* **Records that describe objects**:

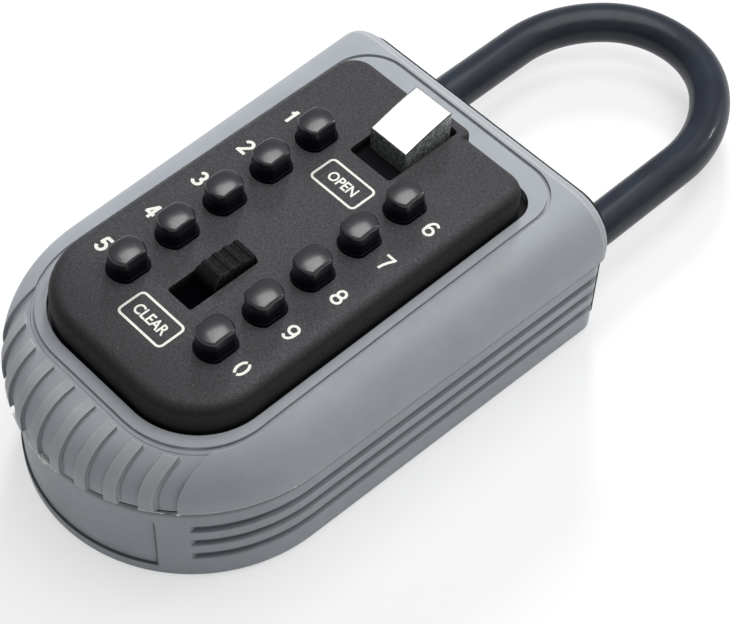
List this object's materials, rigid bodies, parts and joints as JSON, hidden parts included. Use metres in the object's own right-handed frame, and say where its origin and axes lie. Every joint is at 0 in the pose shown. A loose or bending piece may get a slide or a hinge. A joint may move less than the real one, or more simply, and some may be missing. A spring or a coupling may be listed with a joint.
{
  "type": "combination key safe",
  "caption": "Portable push-button key safe in a moulded rubber jacket, with a long vinyl-covered shackle and a lift-off keypad cover over a key compartment.",
  "frame": {"origin": "centre of the flat back face of the body, on the symmetry plane", "axes": "+Z out of the keypad face, +Y toward the shackle, +X to the right seen from the front"},
  "size_m": [0.0674, 0.164, 0.0444],
  "materials": {
    "jacket_rubber": "satin moulded grey rubber",
    "black_casting": "black powder coat",
    "black_cover": "fine-textured black powder coat",
    "shackle_steel": "plated hardened steel",
    "shackle_vinyl": "glossy dark vinyl",
    "plated_steel": "zinc-plated sheet steel",
    "spring_steel": "bright spring steel",
    "frame_plastic": "matt black moulding",
    "thumb_chrome": "satin nickel-chrome plating",
    "button_plastic": "glossy black",
    "peg_brass": "turned brass"
  },
  "bodies": {
    "housing": {"body_casting": "black_casting", "rubber_jacket": "jacket_rubber", "lock_cover": "plated_steel", "lock_cover_screws": "plated_steel", "shackle_lock_springs": "spring_steel"},
    "shackle": {"shackle_rod": "shackle_steel", "shackle_sleeve": "shackle_vinyl"},
    "shackle_lock": {"shackle_lock_plate": "plated_steel"},
    "lid": {"front_cover": "black_cover", "guide_frame": "frame_plastic", "rear_plate": "plated_steel", "rear_plate_screws": "plated_steel", "open_spring": "spring_steel", "clear_spring": "spring_steel", "button_spring_1": "spring_steel", "button_spring_2": "spring_steel", "button_spring_3": "spring_steel", "button_spring_4": "spring_steel", "button_spring_5": "spring_steel", "button_spring_6": "spring_steel", "button_spring_7": "spring_steel", "button_spring_8": "spring_steel", "button_spring_9": "spring_steel", "button_spring_0": "spring_steel"},
    "open_latch": {"open_thumb_block": "thumb_chrome", "code_plate": "plated_steel"},
    "clear_slider": {"clear_thumb": "button_plastic", "clear_plate": "plated_steel"},
    "push_1": {"button_1": "button_plastic", "code_peg_1": "peg_brass"},
    "push_2": {"button_2": "button_plastic", "code_peg_2": "peg_brass"},
    "push_3": {"button_3": "button_plastic", "code_peg_3": "peg_brass"},
    "push_4": {"button_4": "button_plastic", "code_peg_4": "peg_brass"},
    "push_5": {"button_5": "button_plastic", "code_peg_5": "peg_brass"},
    "push_6": {"button_6": "button_plastic", "code_peg_6": "peg_brass"},
    "push_7": {"button_7": "button_plastic", "code_peg_7": "peg_brass"},
    "push_8": {"button_8": "button_plastic", "code_peg_8": "peg_brass"},
    "push_9": {"button_9": "button_plastic", "code_peg_9": "peg_brass"},
    "push_0": {"button_0": "button_plastic", "code_peg_0": "peg_brass"}
  },
  "joints": [
    {"name": "lid_lift", "type": "slide", "parent": "housing", "child": "lid", "axis": [0, 0, 1], "range_m": [0, 0.06]},
    {"name": "shackle_slide", "type": "slide", "parent": "housing", "child": "shackle", "axis": [0, 1, 0], "range_m": [0, 0.024]},
    {"name": "shackle_lock_lift", "type": "slide", "parent": "housing", "child": "shackle_lock", "axis": [0, 0, 1], "range_m": [0, 0.0052], "stiffness_N_per_m": 250, "springref_m": -0.004, "deforming": ["shackle_lock_springs"]},
    {"name": "open_latch_slide", "type": "slide", "parent": "lid", "child": "open_latch", "axis": [0, -1, 0], "range_m": [0, 0.0043], "stiffness_N_per_m": 500, "springref_m": -0.003, "deforming": ["open_spring"]},
    {"name": "clear_slide", "type": "slide", "parent": "lid", "child": "clear_slider", "axis": [0, -1, 0], "range_m": [0, 0.005], "stiffness_N_per_m": 300, "springref_m": -0.003, "deforming": ["clear_spring"]},
    {"name": "button_1_press", "type": "slide", "parent": "lid", "child": "push_1", "axis": [0, 0, -1], "range_m": [0, 0.0025], "stiffness_N_per_m": 400, "springref_m": -0.0015, "deforming": ["button_spring_1"]},
    {"name": "button_2_press", "type": "slide", "parent": "lid", "child": "push_2", "axis": [0, 0, -1], "range_m": [0, 0.0025], "stiffness_N_per_m": 400, "springref_m": -0.0015, "deforming": ["button_spring_2"]},
    {"name": "button_3_press", "type": "slide", "parent": "lid", "child": "push_3", "axis": [0, 0, -1], "range_m": [0, 0.0025], "stiffness_N_per_m": 400, "springref_m": -0.0015, "deforming": ["button_spring_3"]},
    {"name": "button_4_press", "type": "slide", "parent": "lid", "child": "push_4", "axis": [0, 0, -1], "range_m": [0, 0.0025], "stiffness_N_per_m": 400, "springref_m": -0.0015, "deforming": ["button_spring_4"]},
    {"name": "button_5_press", "type": "slide", "parent": "lid", "child": "push_5", "axis": [0, 0, -1], "range_m": [0, 0.0025], "stiffness_N_per_m": 400, "springref_m": -0.0015, "deforming": ["button_spring_5"]},
    {"name": "button_6_press", "type": "slide", "parent": "lid", "child": "push_6", "axis": [0, 0, -1], "range_m": [0, 0.0025], "stiffness_N_per_m": 400, "springref_m": -0.0015, "deforming": ["button_spring_6"]},
    {"name": "button_7_press", "type": "slide", "parent": "lid", "child": "push_7", "axis": [0, 0, -1], "range_m": [0, 0.0025], "stiffness_N_per_m": 400, "springref_m": -0.0015, "deforming": ["button_spring_7"]},
    {"name": "button_8_press", "type": "slide", "parent": "lid", "child": "push_8", "axis": [0, 0, -1], "range_m": [0, 0.0025], "stiffness_N_per_m": 400, "springref_m": -0.0015, "deforming": ["button_spring_8"]},
    {"name": "button_9_press", "type": "slide", "parent": "lid", "child": "push_9", "axis": [0, 0, -1], "range_m": [0, 0.0025], "stiffness_N_per_m": 400, "springref_m": -0.0015, "deforming": ["button_spring_9"]},
    {"name": "button_0_press", "type": "slide", "parent": "lid", "child": "push_0", "axis": [0, 0, -1], "range_m": [0, 0.0025], "stiffness_N_per_m": 400, "springref_m": -0.0015, "deforming": ["button_spring_0"]}
  ]
}
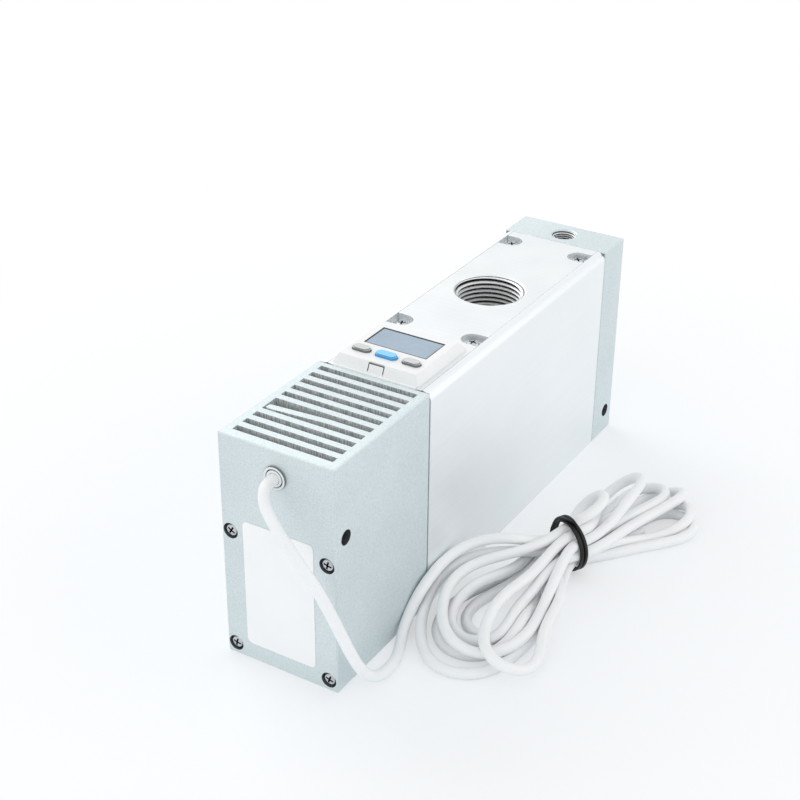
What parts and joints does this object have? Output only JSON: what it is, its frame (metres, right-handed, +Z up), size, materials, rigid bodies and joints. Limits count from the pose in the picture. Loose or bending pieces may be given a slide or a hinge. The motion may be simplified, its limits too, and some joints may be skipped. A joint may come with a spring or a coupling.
{
  "type": "vacuum ejector",
  "caption": "Multistage vacuum ejector: compressed air from the small port draws a vacuum at the large port, with a slotted exhaust silencer, a digital vacuum switch and its lead in a tied hank",
  "frame": {"origin": "middle of the body on its bottom face, without the free cable", "axes": "+X across the body to the side where the cable lies, +Y along the body from the exhaust end to the supply end, +Z up"},
  "size_m": [0.1055, 0.2244, 0.0922],
  "materials": {
    "blasted_aluminium": "bead-blasted, matte",
    "anodised_aluminium": "clear anodised, satin",
    "cast_aluminium": "as cast, matte",
    "plated_steel": "nickel plated, satin",
    "gasket_rubber": "matte",
    "seal_rubber": "matte",
    "nozzle_brass": "turned",
    "diffuser_plastic": "moulded, matte",
    "filter_felt": "porous felt",
    "silencer_foam": "open-cell foam",
    "switch_white": "moulded, semi-matte",
    "window_blue_grey": "dark display behind a clear pane, satin",
    "black_plastic": "moulded, matte",
    "board_green": "solder mask",
    "button_grey": "moulded, matte",
    "button_blue": "moulded, semi-matte",
    "cable_white": "PVC sheath, semi-matte",
    "grommet_white": "moulded, matte",
    "label_white": "satin film, blank",
    "tie_black": "matte"
  },
  "bodies": {
    "root": {"body_housing": "anodised_aluminium", "top_cover": "anodised_aluminium", "vacuum_sleeve": "anodised_aluminium", "filter_struts": "cast_aluminium", "cover_gasket": "gasket_rubber", "case_front": "blasted_aluminium", "exhaust_case": "blasted_aluminium", "exhaust_gasket": "gasket_rubber", "supply_block": "blasted_aluminium", "supply_gasket": "gasket_rubber", "case_screws": "plated_steel", "supply_screws": "plated_steel", "cover_screws": "plated_steel", "ejector_core": "cast_aluminium", "nozzle_lower": "nozzle_brass", "nozzle_upper": "nozzle_brass", "nozzle_seals": "seal_rubber", "first_diffuser_lower": "diffuser_plastic", "first_diffuser_upper": "diffuser_plastic", "second_diffuser_lower": "diffuser_plastic", "second_diffuser_upper": "diffuser_plastic", "third_diffuser_lower": "diffuser_plastic", "third_diffuser_upper": "diffuser_plastic", "diffuser_seals": "seal_rubber", "first_valve_retainer": "cast_aluminium", "second_valve_retainer": "cast_aluminium", "retainer_screws": "plated_steel", "suction_filter": "filter_felt", "silencer_foam": "silencer_foam", "grille_foam": "silencer_foam", "switch_case": "switch_white", "switch_back": "switch_white", "switch_gasket": "gasket_rubber", "display_window": "window_blue_grey", "display_module": "black_plastic", "circuit_board": "board_green", "tact_switches": "black_plastic", "pressure_sensor": "cast_aluminium", "sensor_seal": "seal_rubber", "cable_socket": "diffuser_plastic", "cable_inside": "cable_white", "cable_grommet": "grommet_white", "label_plate": "label_white", "switch_cable": "cable_white", "cable_hank": "cable_white", "cable_tie": "tie_black"},
    "up_button": {"up_button": "button_grey"},
    "set_button": {"set_button": "button_blue"},
    "down_button": {"down_button": "button_grey"},
    "first_check_valve": {"first_check_valve": "seal_rubber"},
    "second_check_valve": {"second_check_valve": "seal_rubber"}
  },
  "joints": [
    {"name": "up_press", "type": "slide", "parent": "root", "child": "up_button", "axis": [0, 0, -1], "range_m": [0, 0.0005], "stiffness_N_per_m": 600, "springref_m": -0.0003},
    {"name": "set_press", "type": "slide", "parent": "root", "child": "set_button", "axis": [0, 0, -1], "range_m": [0, 0.0005], "stiffness_N_per_m": 600, "springref_m": -0.0003},
    {"name": "down_press", "type": "slide", "parent": "root", "child": "down_button", "axis": [0, 0, -1], "range_m": [0, 0.0005], "stiffness_N_per_m": 600, "springref_m": -0.0003},
    {"name": "first_valve_swing", "type": "hinge", "parent": "root", "child": "first_check_valve", "pos_m": [0, 0.041, 0.0526], "axis": [-1, 0, 0], "range_deg": [0, 20], "stiffness_Nm_per_rad": 0.004, "springref_deg": -5.73},
    {"name": "second_valve_swing", "type": "hinge", "parent": "root", "child": "second_check_valve", "pos_m": [0, 0.003, 0.0526], "axis": [-1, 0, 0], "range_deg": [0, 20], "stiffness_Nm_per_rad": 0.004, "springref_deg": -5.73}
  ]
}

* **TASK DESCRIPTION**:
Each line that has the word "this" should be copied.

* **COMPLETED TASK**:
List this object's materials, rigid bodies, parts and joints as JSON, hidden parts included. Use metres in the object's own right-handed frame, and say where its origin and axes lie. Every joint is at 0 in the pose shown. A loose or bending piece may get a slide or a hinge. A joint may move less than the real one, or more simply, and some may be missing. A spring or a coupling may be listed with a joint.
What parts and joints does this object have? Output only JSON: what it is, its frame (metres, right-handed, +Z up), size, materials, rigid bodies and joints. Limits count from the pose in the picture. Loose or bending pieces may be given a slide or a hinge. The motion may be simplified, its limits too, and some joints may be skipped. A joint may come with a spring or a coupling.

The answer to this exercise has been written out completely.